Georgians have needed some good news on the education front lately. After weeks of almost nonstop scandal, controversy and bleak statistics, nobody could be blamed for thinking the state of teaching and learning was spiraling toward rock bottom.
The welcome tidings came July 15, when Columbus State University President Tim Mescon announced that Gov. Nathan Deal has channeled up to $1.4 million in federal “Race to the Top” money to the university. The grant will be used to adapt a University of Texas teacher training program called UTeach for CSU’s future educators. Comparable grants were announced for West Georgia and Southern Polytechnic State universities.
The governor said the money awarded to the three Georgia teacher training programs is intended to remedy what he called a “critical shortage” in STEM (science, technology, engineering and math) teachers in public education. It’s a shortage that indeed bodes ill for Georgia’s economic future in an increasingly sophisticated international culture.
The College of Education and the College of Natural Science at the University of Texas collaborated to design UTeach about 14 years ago. Its website describes the program as one involving paid internships “specifically created to attract the widest range of bright STEM field majors into secondary-teaching careers.”
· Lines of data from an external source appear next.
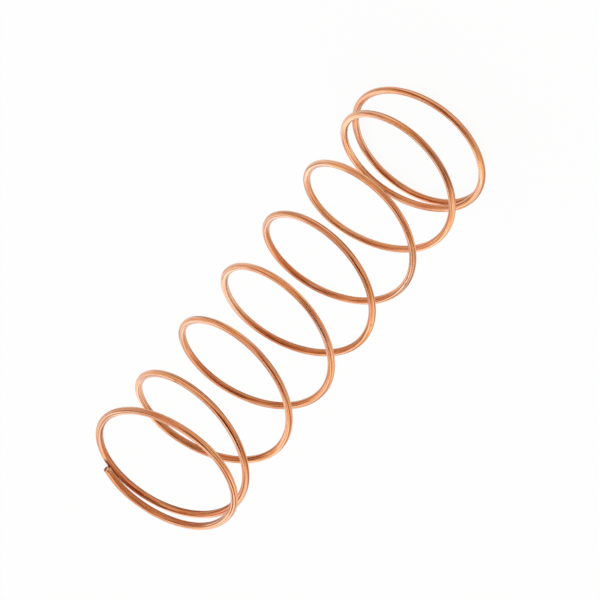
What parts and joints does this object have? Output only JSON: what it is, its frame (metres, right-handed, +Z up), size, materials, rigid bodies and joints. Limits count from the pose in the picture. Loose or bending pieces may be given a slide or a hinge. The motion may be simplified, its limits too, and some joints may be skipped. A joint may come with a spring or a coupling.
{
  "type": "valve spring",
  "caption": "Left-wound compression spring of round phosphor bronze wire with closed, square-cut ends, which pushes the piston of a brass instrument's valve back up.",
  "frame": {"origin": "centre of the bottom end turn, on the surface that the spring stands on", "axes": "+Z up along the coil's axis towards the top end turn; +X passes through the bottom cut end of the wire"},
  "size_m": [0.0174, 0.0174, 0.055],
  "materials": {
    "bronze_wire": "polished"
  },
  "bodies": {
    "root": {"valve_spring": "bronze_wire"}
  },
  "joints": []
}
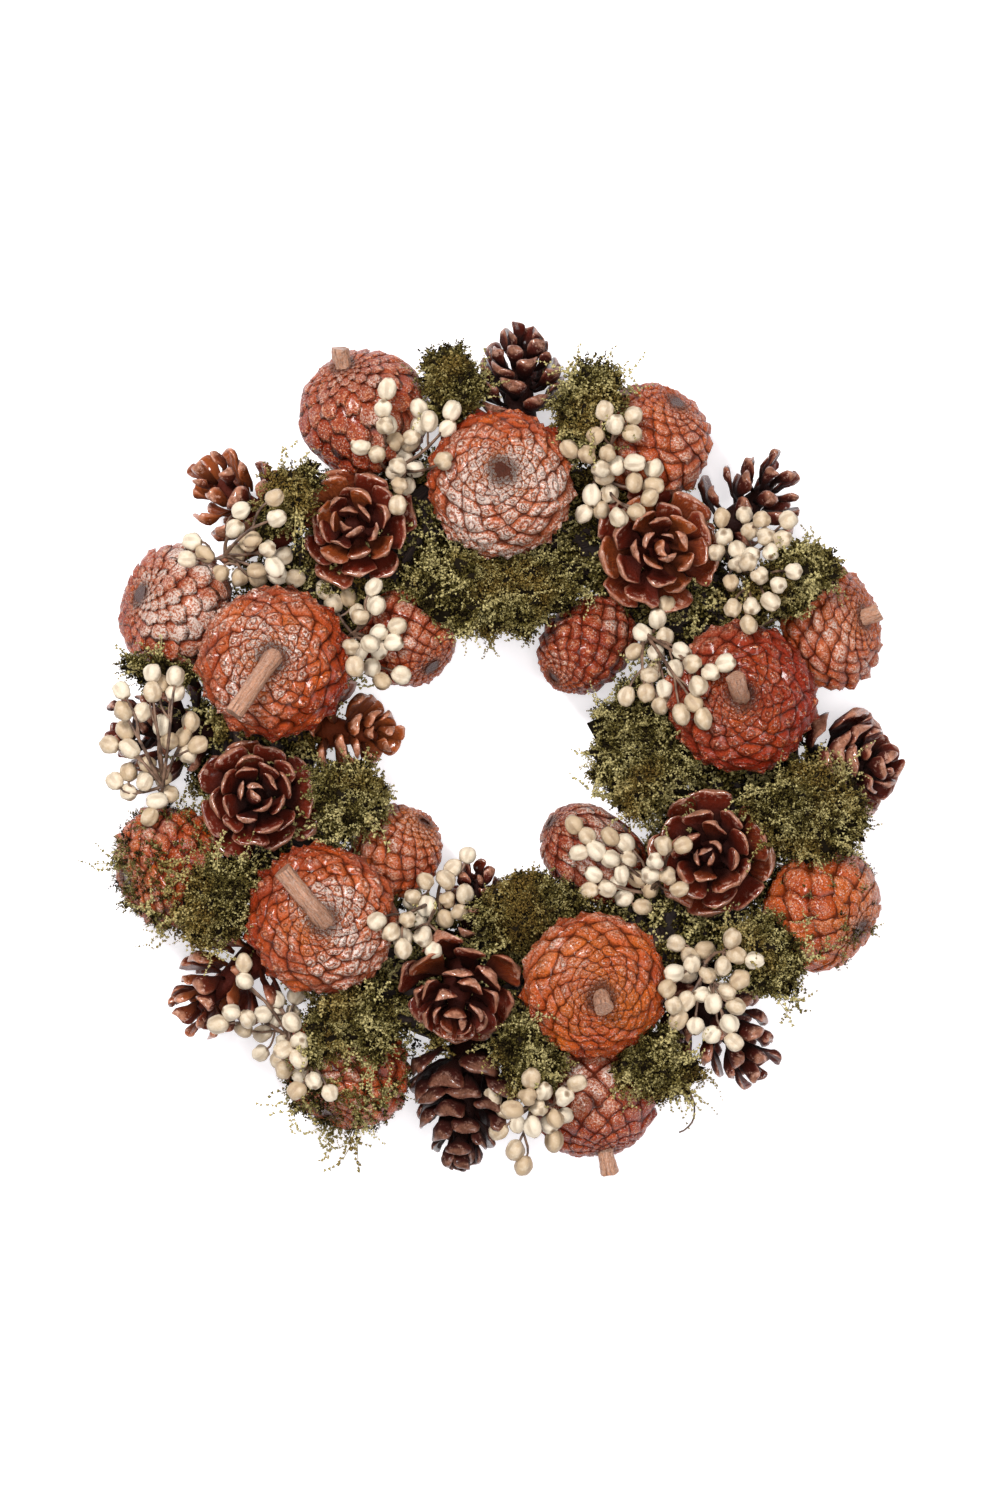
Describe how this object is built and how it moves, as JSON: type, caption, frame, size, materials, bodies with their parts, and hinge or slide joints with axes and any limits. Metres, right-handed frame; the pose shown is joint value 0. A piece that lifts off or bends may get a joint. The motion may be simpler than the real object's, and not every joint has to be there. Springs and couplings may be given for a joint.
{
  "type": "autumn wood wreath",
  "caption": "Round autumn wreath of rust and brown pine cones, moss and sprigs of ivory berries glued on a ring of wound vines, open in the middle.",
  "frame": {"origin": "middle of the footprint, on the surface that the ring's flat back rests on", "axes": "+Z out of the decorated front, +Y towards twelve o'clock, +X towards three o'clock"},
  "size_m": [0.3236, 0.3432, 0.0858],
  "materials": {
    "vine": "rough dark purple-brown bark",
    "rust_cone": "rust-orange stain under glossy, frosted varnish",
    "brown_cone": "dark chestnut under glossy varnish, paler scale rims",
    "moss": "dry, matte olive moss",
    "berry": "matte ivory wax coat"
  },
  "bodies": {
    "root": {"vine_ring": "vine", "brown_cone_front_1": "brown_cone", "brown_cone_front_2": "brown_cone", "brown_cone_front_3": "brown_cone", "brown_cone_front_4": "brown_cone", "brown_cone_front_5": "brown_cone", "rust_cone_front_1": "rust_cone", "rust_cone_front_2": "rust_cone", "rust_cone_front_3": "rust_cone", "rust_cone_front_4": "rust_cone", "rust_cone_front_5": "rust_cone", "brown_cone_outer_1": "brown_cone", "brown_cone_outer_2": "brown_cone", "brown_cone_outer_3": "brown_cone", "brown_cone_outer_4": "brown_cone", "brown_cone_outer_5": "brown_cone", "brown_cone_outer_6": "brown_cone", "brown_cone_outer_7": "brown_cone", "brown_cone_outer_8": "brown_cone", "rust_cone_outer_1": "rust_cone", "rust_cone_outer_2": "rust_cone", "rust_cone_outer_3": "rust_cone", "rust_cone_outer_4": "rust_cone", "rust_cone_outer_5": "rust_cone", "rust_cone_outer_6": "rust_cone", "rust_cone_outer_7": "rust_cone", "rust_cone_outer_8": "rust_cone", "brown_cone_inner_1": "brown_cone", "brown_cone_inner_2": "brown_cone", "rust_cone_inner_1": "rust_cone", "rust_cone_inner_2": "rust_cone", "rust_cone_inner_3": "rust_cone", "rust_cone_inner_4": "rust_cone", "moss_1": "moss", "moss_2": "moss", "moss_3": "moss", "moss_4": "moss", "moss_5": "moss", "moss_6": "moss", "moss_7": "moss", "moss_8": "moss", "moss_9": "moss", "moss_10": "moss", "moss_11": "moss", "moss_12": "moss", "moss_13": "moss", "moss_14": "moss", "moss_15": "moss", "berry_sprig_1": "berry", "berry_sprig_2": "berry", "berry_sprig_3": "berry", "berry_sprig_4": "berry", "berry_sprig_5": "berry", "berry_sprig_6": "berry", "berry_sprig_7": "berry", "berry_sprig_8": "berry", "berry_sprig_9": "berry", "berry_sprig_10": "berry", "berry_sprig_11": "berry", "berry_sprig_12": "berry"}
  },
  "joints": []
}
A crop of well-qualified science and math teachers can’t come too soon: According to the most recent National Assessment of Educational Progress in 2005, only 18 percent of American high school seniors qualified as “proficient.”
It’s worth noting that “Race to the Top” is supposed to reward innovations in states that improve performance and increase graduation rates. The fact that much of Georgia’s improvement turned out to be fraudulent does not reflect on CSU and the other schools that will use it to train educators.
The prospect of more well-educated teachers is a happy one for Georgia. Maybe by the time those teachers are ready to begin their careers, the state actually will be able to afford to hire them.